What Peace Means to the YWCA - 1918
Back Our Girls Over There United War Work Campaign Poster. This Poster of the Telephone Girl at Her Switchboard "Somewhere in France, " Which Was Painted in Two Days by Clarence Underwood, Comes to Us as a Gift from One of America's Foremost Artists. War Work Bulletin No., 48, 15 November 1918. GGA Image ID # 1984d30c02
THOUGH the United States may remove the food restrictions, peace is not going to mean a diet of thick steak and pancakes for America, and America knows it. We have whole nations to feed, entire peoples to clothe, and the most stupendous task of economic reconstruction the world has ever seen.
"Reconstruction" after our Civil War lasted till the eighteen-nineties. Modern England's social troubles can be traced back definitely to the few years of disorganized peace after the Napoleonic Wars.

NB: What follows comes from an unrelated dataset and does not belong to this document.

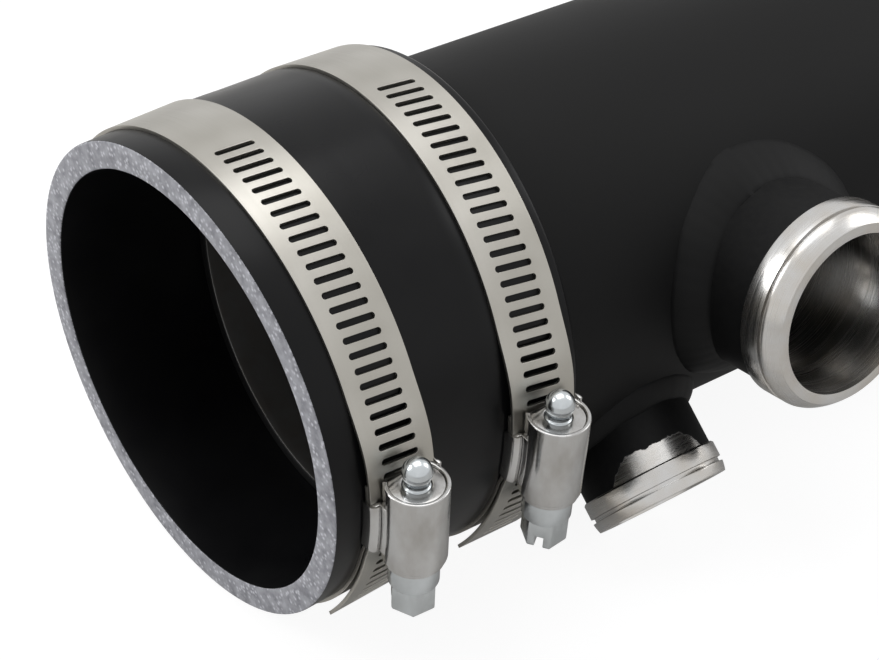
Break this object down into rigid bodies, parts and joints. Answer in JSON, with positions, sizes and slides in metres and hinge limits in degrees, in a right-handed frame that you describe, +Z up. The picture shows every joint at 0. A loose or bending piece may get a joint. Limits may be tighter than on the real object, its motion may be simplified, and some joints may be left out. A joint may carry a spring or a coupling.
{
  "type": "cold air intake pipe",
  "caption": "Black coated aluminium air pipe with radial turned outlets and a short rubber coupler held by worm-drive hose clamps.",
  "frame": {"origin": "centre of the pipe's free end, the end away from the coupler", "axes": "+X towards the coupler's open mouth, +Z up as the pipe lies at rest, +Y towards the outlets and the clamp housings"},
  "size_m": [0.2301, 0.1047, 0.0882],
  "materials": {
    "black_coat": "satin black powder coat",
    "machined_aluminium": "fine turned",
    "coupler_rubber": "semi-gloss wrapped rubber",
    "band_steel": "rolled stainless strip",
    "housing_steel": "smooth pressed sheet",
    "screw_steel": "bright zinc plate"
  },
  "bodies": {
    "pipe_assembly": {"main_pipe": "black_coat", "upper_outlet": "machined_aluminium", "upper_weld": "black_coat", "lower_outlet": "machined_aluminium", "lower_weld": "black_coat", "coupler_hose": "coupler_rubber", "front_clamp_band": "band_steel", "front_clamp_saddle": "housing_steel", "front_clamp_housing": "housing_steel", "rear_clamp_band": "band_steel", "rear_clamp_saddle": "housing_steel", "rear_clamp_housing": "housing_steel"},
    "front_screw": {"front_clamp_screw": "screw_steel"},
    "rear_screw": {"rear_clamp_screw": "screw_steel"}
  },
  "joints": [
    {"name": "front_screw_turn", "type": "hinge", "parent": "pipe_assembly", "child": "front_screw", "pos_m": [0.21323, 0.0483, 0.00448], "axis": [-0.0099, -0.042, -0.9991], "continuous": true},
    {"name": "rear_screw_turn", "type": "hinge", "parent": "pipe_assembly", "child": "rear_screw", "pos_m": [0.18507, 0.04801, 0.0039], "axis": [0.0317, -0.0412, -0.9986], "continuous": true}
  ]
}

America has considered and tackled the problems of a great army. It must meet reconstruction in the same spirit. "Reconstruction work in France" has such a distant sound that much of its appeal is lost on the way.

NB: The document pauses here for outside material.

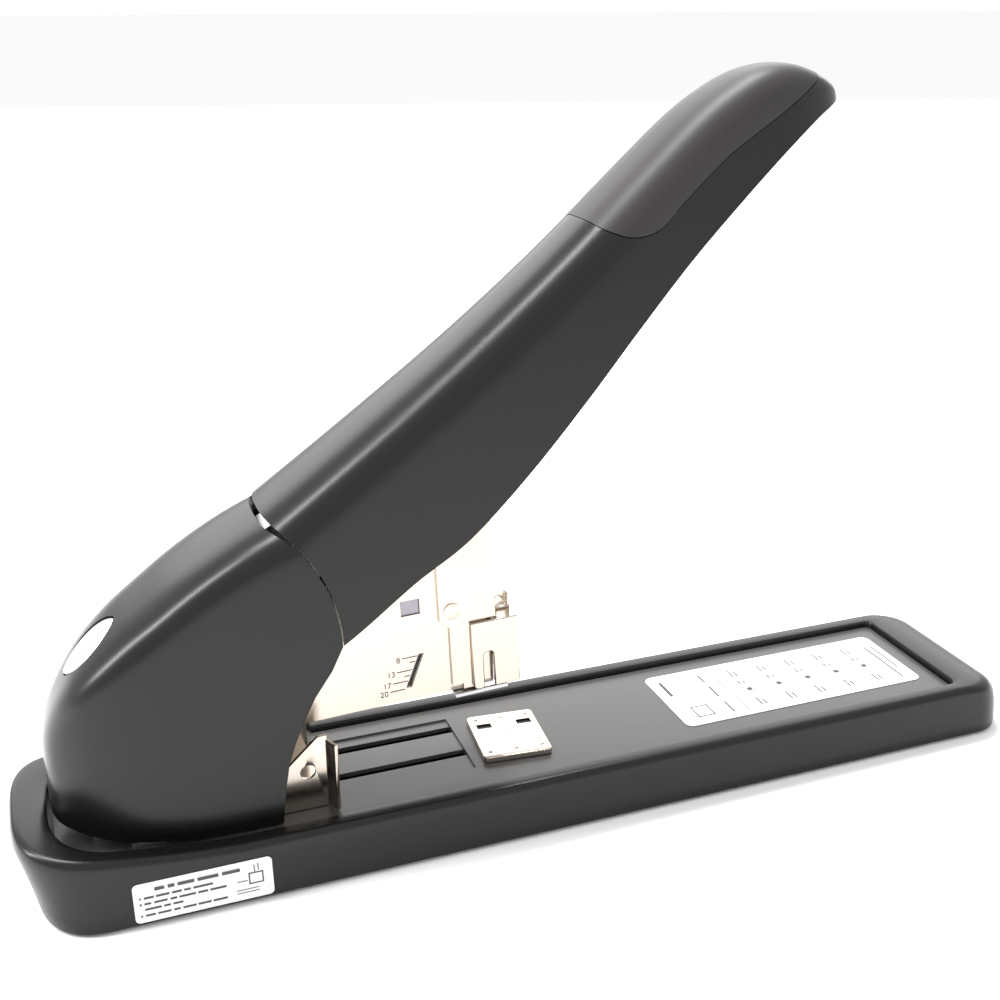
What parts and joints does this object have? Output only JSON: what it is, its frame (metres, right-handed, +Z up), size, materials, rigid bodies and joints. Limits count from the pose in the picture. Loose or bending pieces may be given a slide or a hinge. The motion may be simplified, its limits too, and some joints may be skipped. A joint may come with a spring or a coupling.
{
  "type": "heavy-duty stapler",
  "caption": "Long-lever heavy-duty desk stapler with a pivoting head, front-sliding magazine, turning anvil, paper guide and a rear release button.",
  "frame": {"origin": "middle of the base's underside, on the table plane", "axes": "+X to the front end of the base, +Z up, the near side is -Y"},
  "size_m": [0.365, 0.072, 0.2463],
  "materials": {
    "black_plastic": "satin moulded plastic",
    "deck_coating": "satin dark grey coating on sheet steel",
    "grip_rubber": "soft-touch dark grey",
    "foot_rubber": "matt",
    "nickel": "bright nickel plate",
    "zinc_steel": "dull zinc plate",
    "hard_steel": "ground steel",
    "button_silver": "silver painted plastic",
    "label_white": "printed label",
    "mark_black": "engraved and filled marks",
    "pad_grey": "moulded plastic"
  },
  "bodies": {
    "base": {"base_shell": "black_plastic", "deck_plate": "deck_coating", "bottom_plate": "zinc_steel", "rubber_feet": "foot_rubber", "bottom_screws": "zinc_steel", "frame_left": "zinc_steel", "frame_right": "zinc_steel", "frame_screws": "zinc_steel", "rear_housing": "black_plastic", "housing_screws": "zinc_steel", "lever_pin": "hard_steel", "head_pin": "hard_steel", "pin_clips": "hard_steel", "spring_seat": "zinc_steel", "return_spring": "hard_steel", "anvil_rivet": "nickel", "deck_label": "label_white", "side_label": "label_white"},
    "anvil": {"anvil_plate": "nickel"},
    "guide": {"paper_guide": "nickel", "guide_slider": "black_plastic", "guide_rivets": "nickel"},
    "head": {"head_left": "nickel", "head_right": "nickel", "head_spacers": "zinc_steel", "front_channel": "nickel", "channel_rivets": "nickel", "leg_scale": "mark_black", "window_pads": "pad_grey"},
    "magazine": {"nose_cap": "nickel", "nose_block": "hard_steel", "magazine_rail": "zinc_steel", "latch_tab": "nickel", "pusher_rod": "hard_steel"},
    "pusher": {"staple_pusher": "black_plastic"},
    "driver": {"driver_carrier": "hard_steel", "driver_blade": "hard_steel", "driver_rivets": "zinc_steel"},
    "lever": {"handle_shell": "black_plastic", "handle_grip": "grip_rubber", "handle_lever": "zinc_steel", "handle_cover": "black_plastic", "handle_screws": "zinc_steel", "press_roller": "hard_steel", "roller_pin": "hard_steel"},
    "button": {"release_button": "button_silver"}
  },
  "joints": [
    {"name": "lever_hinge", "type": "hinge", "parent": "base", "child": "lever", "pos_m": [-0.133, 0, 0.077], "axis": [0, -1, 0], "range_deg": [-23.5, 0], "stiffness_Nm_per_rad": 3, "springref_deg": 28.65},
    {"name": "head_hinge", "type": "hinge", "parent": "base", "child": "head", "pos_m": [-0.15, 0, 0.026], "axis": [0, -1, 0], "range_deg": [-10.4, 0], "stiffness_Nm_per_rad": 2, "springref_deg": 22.92, "deforming": ["return_spring"]},
    {"name": "driver_slide", "type": "slide", "parent": "head", "child": "driver", "axis": [-0.0419, 0, 0.9991], "range_m": [-0.0225, 0]},
    {"name": "magazine_slide", "type": "slide", "parent": "head", "child": "magazine", "axis": [0.9991, 0, 0.0419], "range_m": [0, 0.06]},
    {"name": "pusher_slide", "type": "slide", "parent": "magazine", "child": "pusher", "axis": [0.9991, 0, 0.0419], "range_m": [-0.075, 0], "stiffness_N_per_m": 40, "springref_m": 0.05},
    {"name": "guide_slide", "type": "slide", "parent": "base", "child": "guide", "axis": [1, 0, 0], "range_m": [0, 0.04]},
    {"name": "anvil_turn", "type": "hinge", "parent": "base", "child": "anvil", "pos_m": [-0.0129, -0.0009, 0.0182], "axis": [0, 0, 1], "range_deg": [0, 180]},
    {"name": "button_press", "type": "slide", "parent": "base", "child": "button", "axis": [-0.682, 0, 0.7314], "range_m": [-0.003, 0], "stiffness_N_per_m": 400, "springref_m": 0.002}
  ],
  "couplings": [
    {"joint": "head_hinge", "follows": "lever_hinge", "ratio": 0.44254},
    {"joint": "driver_slide", "follows": "lever_hinge", "m_per_rad": 0.05485}
  ]
}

But suppose it was the woman next door. Suppose her husband had been killed in the war, and she had been driven from home. As soon as peace came, would she not want above all else to restore as far as possible the map of her little world. And if you were her neighbor, it would be you, a woman, who would select a kitchen table for her that looked just like her old one.
To Miss Blanche Geary, the YWCA secretary who founded Hotel Petrograd for women war workers in Paris, French women are the women next door.

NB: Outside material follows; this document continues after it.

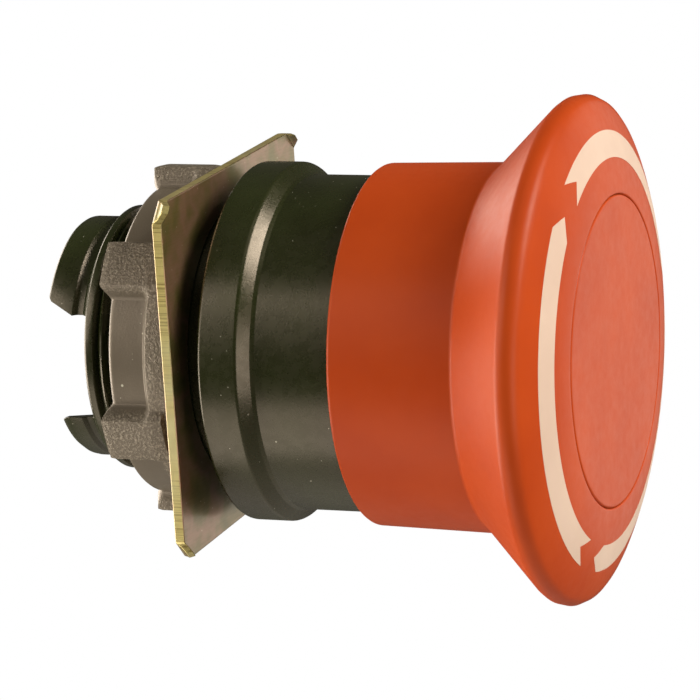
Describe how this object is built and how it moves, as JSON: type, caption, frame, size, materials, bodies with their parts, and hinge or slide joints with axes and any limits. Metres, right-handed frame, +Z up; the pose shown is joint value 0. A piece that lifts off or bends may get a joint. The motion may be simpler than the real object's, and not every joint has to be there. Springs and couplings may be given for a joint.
{
  "type": "emergency stop button",
  "caption": "Panel-mounted emergency stop operator with a red mushroom head that latches when pushed and is released by turning, with its mounting nut and plate.",
  "frame": {"origin": "centre of the flange's rear face, where it seats on the panel", "axes": "+Y along the push axis, into the panel; -Y is the head's face; +Z is up"},
  "size_m": [0.04, 0.0446, 0.04],
  "materials": {
    "black_plastic": "moulded, satin",
    "nut_plastic": "moulded, satin",
    "red_plastic": "moulded, semi-gloss",
    "cream_plastic": "moulded inlay",
    "pom_natural": "acetal, satin",
    "grey_plastic": "moulded, satin",
    "seal_rubber": "matt rubber",
    "spring_steel": "drawn wire",
    "pin_steel": "turned",
    "zinc_yellow": "zinc plated, yellow passivated"
  },
  "bodies": {
    "housing": {"bezel_housing": "black_plastic", "latch_guide_ring": "pom_natural", "front_guide_bush": "pom_natural", "rear_guide_bush": "pom_natural", "wiper_seal": "seal_rubber", "panel_gasket": "seal_rubber", "return_spring": "spring_steel", "latch_spring_right": "spring_steel", "latch_spring_left": "spring_steel"},
    "plunger": {"stem": "grey_plastic", "spring_seat": "grey_plastic", "retaining_clip": "spring_steel", "rear_pusher": "grey_plastic", "head_washer": "pin_steel", "head_screw": "pin_steel"},
    "head": {"head_cap": "red_plastic", "arrow_inlays": "cream_plastic", "centre_cover": "red_plastic", "release_ring": "pom_natural", "torsion_spring": "spring_steel"},
    "latch_right": {"latch_pin_right": "pin_steel"},
    "latch_left": {"latch_pin_left": "pin_steel"},
    "plate": {"thrust_plate": "zinc_yellow"},
    "nut": {"ring_nut": "nut_plastic"}
  },
  "joints": [
    {"name": "push", "type": "slide", "parent": "housing", "child": "plunger", "axis": [0, 1, 0], "range_m": [0, 0.0055], "stiffness_N_per_m": 600, "springref_m": -0.01, "deforming": ["return_spring"]},
    {"name": "twist_release", "type": "hinge", "parent": "plunger", "child": "head", "pos_m": [0, -0.02, 0], "axis": [0, 1, 0], "range_deg": [0, 35], "stiffness_Nm_per_rad": 0.05, "springref_deg": -20.05, "deforming": ["torsion_spring"]},
    {"name": "latch_right_slide", "type": "slide", "parent": "housing", "child": "latch_right", "axis": [1, 0, 0], "range_m": [0, 0.00125], "deforming": ["latch_spring_right"]},
    {"name": "latch_left_slide", "type": "slide", "parent": "housing", "child": "latch_left", "axis": [-1, 0, 0], "range_m": [0, 0.00125], "deforming": ["latch_spring_left"]},
    {"name": "plate_slide", "type": "slide", "parent": "housing", "child": "plate", "axis": [0, 1, 0], "range_m": [-0.00101, 0.00301]},
    {"name": "nut_spin", "type": "hinge", "parent": "plate", "child": "nut", "pos_m": [0, 0.006, 0], "axis": [0, 1, 0], "range_deg": [-240, 720]}
  ],
  "couplings": [
    {"joint": "latch_right_slide", "follows": "push", "ratio": 0.21818},
    {"joint": "latch_left_slide", "follows": "push", "ratio": 0.21818},
    {"joint": "plate_slide", "follows": "nut_spin", "m_per_rad": 0.00023873}
  ]
}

Because of her close touch with French women, Miss Geary has a vivid interest in reconstruction work. "The need for industrial reconstruction for women in France will be ten times greater after the war than it ever was before," said Miss Geary.
"This is because women will still be employed to a large extent, in the same factories converted to commercial uses. But the period following the war will call for an even higher type of patriotism and responsibility on their part.
"The women of America have been engaged in industry so long that they can offer suggestions that may help French women to understand and improve their situation.
"And they are so eager to learn from us! We must pass on our widest experience—the best we have to offer." The girls and women of America, those women who are more nearly the women next door, must also be helped.
A new spirit and a new sense of responsibility have developed during the war.
Labor has taken on a new and wonderful dignity. The Y. W. C. A. must recognize its responsibility for wise guidance and direction in preparing women for the days of social and industrial reorganization that are ahead.
Just as they have been doing their part to win the war, the women of America must plan to be ready to do their share in the great construction period to create a new world for all humanity.
They say that it will be five years after the day when peace is declared before the hundreds of women employed in Washington will close their desks and go home.
There will be miles of records, many tons of data, there will be an endless procession of facts and figures relating to the war—all to be put on record and the book completed and closed, before the services of these girls will be dispensed with.
In like ways, there will be work for everyone who has been engaged in war work or any activity connected with it. This work will continue for several years. It takes time to make war. We are about to take more time to unmake it.
The industrial centers of the YWCA must remain open so that the same large number of eager girls may still throng through its neighborly doors.
The leaders of the United War Work Campaign see this, and so does President Wilson. We must not allow the wonderfully efficient work of all the war organizations to lose their best effect by a slipshod, unthinking dwindling.
It is the greatest chance for constructive work that American women have ever had. It is women who are mainly fitted for the task that is before them. And YWCA workers have been specially trained to engage with all their power and equipment.
"What Peace Means to the YWCA," in the War Work Bulletin, New York: War Work Council of the National Board of the Young Women's Christian Associations, No. 48, 15 November 1918, pp. 1-2.